## Written request
Will you quote precisely the lines that run from the top of the material below to the line containing "WEB_GAP = 1.0", both ends included?
+-------+
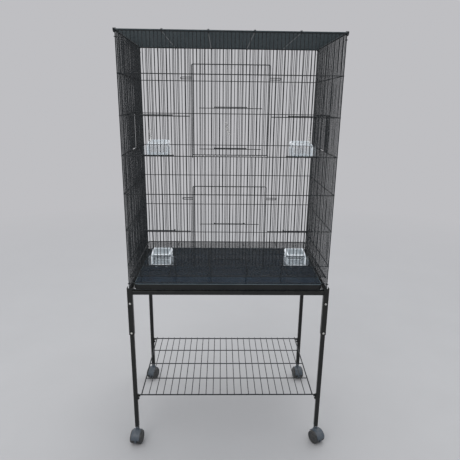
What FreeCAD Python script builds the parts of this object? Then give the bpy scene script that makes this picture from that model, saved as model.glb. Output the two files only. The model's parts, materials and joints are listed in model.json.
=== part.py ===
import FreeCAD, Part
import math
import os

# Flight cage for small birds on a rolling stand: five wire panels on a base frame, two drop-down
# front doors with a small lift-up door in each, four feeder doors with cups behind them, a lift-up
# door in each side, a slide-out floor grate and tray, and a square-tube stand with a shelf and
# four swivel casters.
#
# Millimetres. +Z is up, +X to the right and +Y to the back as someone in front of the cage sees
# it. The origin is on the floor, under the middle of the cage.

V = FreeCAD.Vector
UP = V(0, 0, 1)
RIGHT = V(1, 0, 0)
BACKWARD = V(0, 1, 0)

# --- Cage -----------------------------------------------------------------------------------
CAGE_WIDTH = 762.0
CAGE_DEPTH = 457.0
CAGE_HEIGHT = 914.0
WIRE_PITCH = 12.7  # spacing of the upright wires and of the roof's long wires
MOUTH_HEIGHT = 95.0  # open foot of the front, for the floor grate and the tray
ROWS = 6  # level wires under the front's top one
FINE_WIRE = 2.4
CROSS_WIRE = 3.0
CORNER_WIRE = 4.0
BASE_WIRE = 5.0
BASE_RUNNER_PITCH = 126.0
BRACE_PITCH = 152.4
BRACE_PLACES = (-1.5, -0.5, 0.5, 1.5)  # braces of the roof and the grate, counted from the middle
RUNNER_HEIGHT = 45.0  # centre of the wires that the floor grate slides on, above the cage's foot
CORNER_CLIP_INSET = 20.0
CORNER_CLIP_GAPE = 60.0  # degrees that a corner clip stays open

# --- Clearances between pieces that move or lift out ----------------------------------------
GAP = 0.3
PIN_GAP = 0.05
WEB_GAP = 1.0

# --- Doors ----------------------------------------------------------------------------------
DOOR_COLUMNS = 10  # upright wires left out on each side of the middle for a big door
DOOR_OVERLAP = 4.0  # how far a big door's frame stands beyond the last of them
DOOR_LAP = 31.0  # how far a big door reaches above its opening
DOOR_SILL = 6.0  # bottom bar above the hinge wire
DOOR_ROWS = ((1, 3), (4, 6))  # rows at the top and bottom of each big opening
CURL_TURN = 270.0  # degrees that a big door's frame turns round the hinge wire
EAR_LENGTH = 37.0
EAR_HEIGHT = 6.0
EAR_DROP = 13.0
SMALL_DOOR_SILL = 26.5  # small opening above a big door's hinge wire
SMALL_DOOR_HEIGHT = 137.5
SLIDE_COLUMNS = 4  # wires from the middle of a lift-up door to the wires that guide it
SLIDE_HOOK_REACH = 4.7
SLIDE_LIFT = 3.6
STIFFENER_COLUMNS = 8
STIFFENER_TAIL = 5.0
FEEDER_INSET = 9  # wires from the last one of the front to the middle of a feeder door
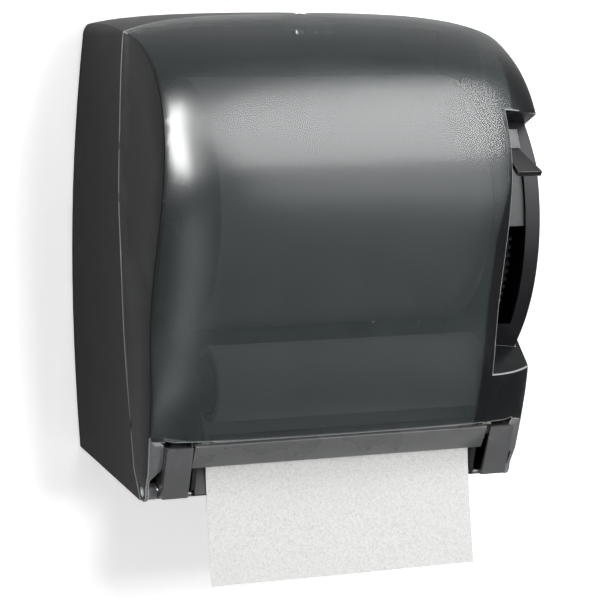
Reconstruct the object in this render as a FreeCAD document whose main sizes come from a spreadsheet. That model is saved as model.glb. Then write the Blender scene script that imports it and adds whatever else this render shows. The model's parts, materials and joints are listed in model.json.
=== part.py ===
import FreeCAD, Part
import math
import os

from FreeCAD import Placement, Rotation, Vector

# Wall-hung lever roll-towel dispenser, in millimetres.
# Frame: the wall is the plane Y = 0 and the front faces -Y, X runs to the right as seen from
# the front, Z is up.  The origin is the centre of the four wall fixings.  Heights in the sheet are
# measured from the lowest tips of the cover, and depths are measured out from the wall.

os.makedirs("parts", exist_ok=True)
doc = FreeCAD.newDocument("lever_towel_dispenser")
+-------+
## Full response
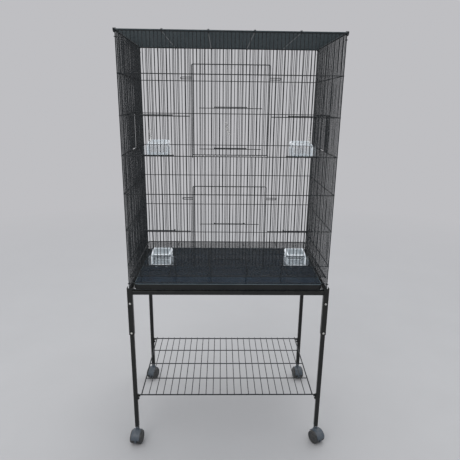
What FreeCAD Python script builds the parts of this object? Then give the bpy scene script that makes this picture from that model, saved as model.glb. Output the two files only. The model's parts, materials and joints are listed in model.json.
=== part.py ===
import FreeCAD, Part
import math
import os

# Flight cage for small birds on a rolling stand: five wire panels on a base frame, two drop-down
# front doors with a small lift-up door in each, four feeder doors with cups behind them, a lift-up
# door in each side, a slide-out floor grate and tray, and a square-tube stand with a shelf and
# four swivel casters.
#
# Millimetres. +Z is up, +X to the right and +Y to the back as someone in front of the cage sees
# it. The origin is on the floor, under the middle of the cage.

V = FreeCAD.Vector
UP = V(0, 0, 1)
RIGHT = V(1, 0, 0)
BACKWARD = V(0, 1, 0)

# --- Cage -----------------------------------------------------------------------------------
CAGE_WIDTH = 762.0
CAGE_DEPTH = 457.0
CAGE_HEIGHT = 914.0
WIRE_PITCH = 12.7  # spacing of the upright wires and of the roof's long wires
MOUTH_HEIGHT = 95.0  # open foot of the front, for the floor grate and the tray
ROWS = 6  # level wires under the front's top one
FINE_WIRE = 2.4
CROSS_WIRE = 3.0
CORNER_WIRE = 4.0
BASE_WIRE = 5.0
BASE_RUNNER_PITCH = 126.0
BRACE_PITCH = 152.4
BRACE_PLACES = (-1.5, -0.5, 0.5, 1.5)  # braces of the roof and the grate, counted from the middle
RUNNER_HEIGHT = 45.0  # centre of the wires that the floor grate slides on, above the cage's foot
CORNER_CLIP_INSET = 20.0
CORNER_CLIP_GAPE = 60.0  # degrees that a corner clip stays open

# --- Clearances between pieces that move or lift out ----------------------------------------
GAP = 0.3
PIN_GAP = 0.05
WEB_GAP = 1.0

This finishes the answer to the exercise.